───── Record excerpts ─────
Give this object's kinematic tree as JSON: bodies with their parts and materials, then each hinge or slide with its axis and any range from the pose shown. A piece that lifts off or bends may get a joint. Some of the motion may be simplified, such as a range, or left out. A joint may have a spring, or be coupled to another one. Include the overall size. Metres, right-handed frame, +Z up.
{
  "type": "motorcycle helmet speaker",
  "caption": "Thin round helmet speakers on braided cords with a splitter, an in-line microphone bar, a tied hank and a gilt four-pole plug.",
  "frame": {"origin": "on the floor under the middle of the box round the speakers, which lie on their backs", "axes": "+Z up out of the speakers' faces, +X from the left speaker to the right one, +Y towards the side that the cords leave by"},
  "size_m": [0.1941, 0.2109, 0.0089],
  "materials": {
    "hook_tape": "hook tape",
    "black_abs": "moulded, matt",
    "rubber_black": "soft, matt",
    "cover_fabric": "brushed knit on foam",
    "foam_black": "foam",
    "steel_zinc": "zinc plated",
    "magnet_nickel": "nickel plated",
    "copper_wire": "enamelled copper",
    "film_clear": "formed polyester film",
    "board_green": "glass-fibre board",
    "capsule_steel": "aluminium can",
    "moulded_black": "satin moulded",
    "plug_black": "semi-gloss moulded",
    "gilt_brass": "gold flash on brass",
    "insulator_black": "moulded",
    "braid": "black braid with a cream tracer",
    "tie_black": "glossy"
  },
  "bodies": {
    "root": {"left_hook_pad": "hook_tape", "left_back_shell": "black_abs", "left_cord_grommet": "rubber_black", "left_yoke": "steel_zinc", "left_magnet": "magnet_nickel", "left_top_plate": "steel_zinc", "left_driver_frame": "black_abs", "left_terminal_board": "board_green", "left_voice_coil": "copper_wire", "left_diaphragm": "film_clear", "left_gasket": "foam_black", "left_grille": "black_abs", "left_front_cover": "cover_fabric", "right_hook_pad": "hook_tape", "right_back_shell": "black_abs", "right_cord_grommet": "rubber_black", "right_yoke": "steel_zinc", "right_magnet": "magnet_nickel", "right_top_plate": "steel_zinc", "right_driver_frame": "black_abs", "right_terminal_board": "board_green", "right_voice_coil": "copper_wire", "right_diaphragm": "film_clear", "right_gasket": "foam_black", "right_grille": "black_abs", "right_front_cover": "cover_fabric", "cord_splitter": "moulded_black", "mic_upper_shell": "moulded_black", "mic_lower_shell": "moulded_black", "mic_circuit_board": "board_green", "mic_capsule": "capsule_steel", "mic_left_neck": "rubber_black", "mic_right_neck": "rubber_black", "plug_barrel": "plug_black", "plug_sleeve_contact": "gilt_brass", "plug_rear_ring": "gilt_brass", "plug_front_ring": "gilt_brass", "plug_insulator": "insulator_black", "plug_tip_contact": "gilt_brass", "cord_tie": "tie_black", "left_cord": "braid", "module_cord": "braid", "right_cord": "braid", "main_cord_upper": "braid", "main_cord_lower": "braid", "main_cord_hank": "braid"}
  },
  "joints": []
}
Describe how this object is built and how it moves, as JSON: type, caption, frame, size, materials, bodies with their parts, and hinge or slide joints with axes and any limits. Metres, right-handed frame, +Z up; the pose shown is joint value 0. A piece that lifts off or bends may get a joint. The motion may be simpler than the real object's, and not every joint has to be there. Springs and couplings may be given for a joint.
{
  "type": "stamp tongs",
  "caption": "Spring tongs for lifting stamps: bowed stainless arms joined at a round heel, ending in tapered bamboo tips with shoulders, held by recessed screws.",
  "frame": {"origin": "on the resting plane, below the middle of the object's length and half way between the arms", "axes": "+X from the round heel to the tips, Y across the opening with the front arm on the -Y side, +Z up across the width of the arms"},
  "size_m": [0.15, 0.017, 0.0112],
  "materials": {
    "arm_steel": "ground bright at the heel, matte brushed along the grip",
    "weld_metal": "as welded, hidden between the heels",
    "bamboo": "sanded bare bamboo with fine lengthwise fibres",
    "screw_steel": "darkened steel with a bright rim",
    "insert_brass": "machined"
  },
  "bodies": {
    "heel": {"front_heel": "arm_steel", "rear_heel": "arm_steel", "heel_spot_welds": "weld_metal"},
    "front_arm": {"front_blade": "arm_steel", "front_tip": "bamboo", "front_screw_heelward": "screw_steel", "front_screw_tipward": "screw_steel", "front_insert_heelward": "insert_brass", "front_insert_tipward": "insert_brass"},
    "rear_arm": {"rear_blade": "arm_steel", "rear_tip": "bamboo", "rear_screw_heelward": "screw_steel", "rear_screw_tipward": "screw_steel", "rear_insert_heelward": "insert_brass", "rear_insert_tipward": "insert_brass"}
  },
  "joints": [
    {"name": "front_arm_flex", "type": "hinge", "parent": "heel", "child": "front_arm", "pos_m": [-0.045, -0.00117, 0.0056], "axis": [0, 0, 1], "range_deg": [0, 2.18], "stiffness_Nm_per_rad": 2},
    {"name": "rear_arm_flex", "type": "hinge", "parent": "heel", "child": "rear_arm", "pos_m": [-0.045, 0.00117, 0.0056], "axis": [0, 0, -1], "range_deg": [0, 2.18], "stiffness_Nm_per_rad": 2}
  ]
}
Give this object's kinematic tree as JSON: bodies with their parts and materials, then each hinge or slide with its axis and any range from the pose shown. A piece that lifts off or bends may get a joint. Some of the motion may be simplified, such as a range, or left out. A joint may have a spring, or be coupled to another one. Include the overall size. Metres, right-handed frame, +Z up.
─────
» **Given request**
Word for word, extract all the records.

» **The answer**
Give this object's kinematic tree as JSON: bodies with their parts and materials, then each hinge or slide with its axis and any range from the pose shown. A piece that lifts off or bends may get a joint. Some of the motion may be simplified, such as a range, or left out. A joint may have a spring, or be coupled to another one. Include the overall size. Metres, right-handed frame, +Z up.
{
  "type": "motorcycle helmet speaker",
  "caption": "Thin round helmet speakers on braided cords with a splitter, an in-line microphone bar, a tied hank and a gilt four-pole plug.",
  "frame": {"origin": "on the floor under the middle of the box round the speakers, which lie on their backs", "axes": "+Z up out of the speakers' faces, +X from the left speaker to the right one, +Y towards the side that the cords leave by"},
  "size_m": [0.1941, 0.2109, 0.0089],
  "materials": {
    "hook_tape": "hook tape",
    "black_abs": "moulded, matt",
    "rubber_black": "soft, matt",
    "cover_fabric": "brushed knit on foam",
    "foam_black": "foam",
    "steel_zinc": "zinc plated",
    "magnet_nickel": "nickel plated",
    "copper_wire": "enamelled copper",
    "film_clear": "formed polyester film",
    "board_green": "glass-fibre board",
    "capsule_steel": "aluminium can",
    "moulded_black": "satin moulded",
    "plug_black": "semi-gloss moulded",
    "gilt_brass": "gold flash on brass",
    "insulator_black": "moulded",
    "braid": "black braid with a cream tracer",
    "tie_black": "glossy"
  },
  "bodies": {
    "root": {"left_hook_pad": "hook_tape", "left_back_shell": "black_abs", "left_cord_grommet": "rubber_black", "left_yoke": "steel_zinc", "left_magnet": "magnet_nickel", "left_top_plate": "steel_zinc", "left_driver_frame": "black_abs", "left_terminal_board": "board_green", "left_voice_coil": "copper_wire", "left_diaphragm": "film_clear", "left_gasket": "foam_black", "left_grille": "black_abs", "left_front_cover": "cover_fabric", "right_hook_pad": "hook_tape", "right_back_shell": "black_abs", "right_cord_grommet": "rubber_black", "right_yoke": "steel_zinc", "right_magnet": "magnet_nickel", "right_top_plate": "steel_zinc", "right_driver_frame": "black_abs", "right_terminal_board": "board_green", "right_voice_coil": "copper_wire", "right_diaphragm": "film_clear", "right_gasket": "foam_black", "right_grille": "black_abs", "right_front_cover": "cover_fabric", "cord_splitter": "moulded_black", "mic_upper_shell": "moulded_black", "mic_lower_shell": "moulded_black", "mic_circuit_board": "board_green", "mic_capsule": "capsule_steel", "mic_left_neck": "rubber_black", "mic_right_neck": "rubber_black", "plug_barrel": "plug_black", "plug_sleeve_contact": "gilt_brass", "plug_rear_ring": "gilt_brass", "plug_front_ring": "gilt_brass", "plug_insulator": "insulator_black", "plug_tip_contact": "gilt_brass", "cord_tie": "tie_black", "left_cord": "braid", "module_cord": "braid", "right_cord": "braid", "main_cord_upper": "braid", "main_cord_lower": "braid", "main_cord_hank": "braid"}
  },
  "joints": []
}
Describe how this object is built and how it moves, as JSON: type, caption, frame, size, materials, bodies with their parts, and hinge or slide joints with axes and any limits. Metres, right-handed frame, +Z up; the pose shown is joint value 0. A piece that lifts off or bends may get a joint. The motion may be simpler than the real object's, and not every joint has to be there. Springs and couplings may be given for a joint.
{
  "type": "stamp tongs",
  "caption": "Spring tongs for lifting stamps: bowed stainless arms joined at a round heel, ending in tapered bamboo tips with shoulders, held by recessed screws.",
  "frame": {"origin": "on the resting plane, below the middle of the object's length and half way between the arms", "axes": "+X from the round heel to the tips, Y across the opening with the front arm on the -Y side, +Z up across the width of the arms"},
  "size_m": [0.15, 0.017, 0.0112],
  "materials": {
    "arm_steel": "ground bright at the heel, matte brushed along the grip",
    "weld_metal": "as welded, hidden between the heels",
    "bamboo": "sanded bare bamboo with fine lengthwise fibres",
    "screw_steel": "darkened steel with a bright rim",
    "insert_brass": "machined"
  },
  "bodies": {
    "heel": {"front_heel": "arm_steel", "rear_heel": "arm_steel", "heel_spot_welds": "weld_metal"},
    "front_arm": {"front_blade": "arm_steel", "front_tip": "bamboo", "front_screw_heelward": "screw_steel", "front_screw_tipward": "screw_steel", "front_insert_heelward": "insert_brass", "front_insert_tipward": "insert_brass"},
    "rear_arm": {"rear_blade": "arm_steel", "rear_tip": "bamboo", "rear_screw_heelward": "screw_steel", "rear_screw_tipward": "screw_steel", "rear_insert_heelward": "insert_brass", "rear_insert_tipward": "insert_brass"}
  },
  "joints": [
    {"name": "front_arm_flex", "type": "hinge", "parent": "heel", "child": "front_arm", "pos_m": [-0.045, -0.00117, 0.0056], "axis": [0, 0, 1], "range_deg": [0, 2.18], "stiffness_Nm_per_rad": 2},
    {"name": "rear_arm_flex", "type": "hinge", "parent": "heel", "child": "rear_arm", "pos_m": [-0.045, 0.00117, 0.0056], "axis": [0, 0, -1], "range_deg": [0, 2.18], "stiffness_Nm_per_rad": 2}
  ]
}
Give this object's kinematic tree as JSON: bodies with their parts and materials, then each hinge or slide with its axis and any range from the pose shown. A piece that lifts off or bends may get a joint. Some of the motion may be simplified, such as a range, or left out. A joint may have a spring, or be coupled to another one. Include the overall size. Metres, right-handed frame, +Z up.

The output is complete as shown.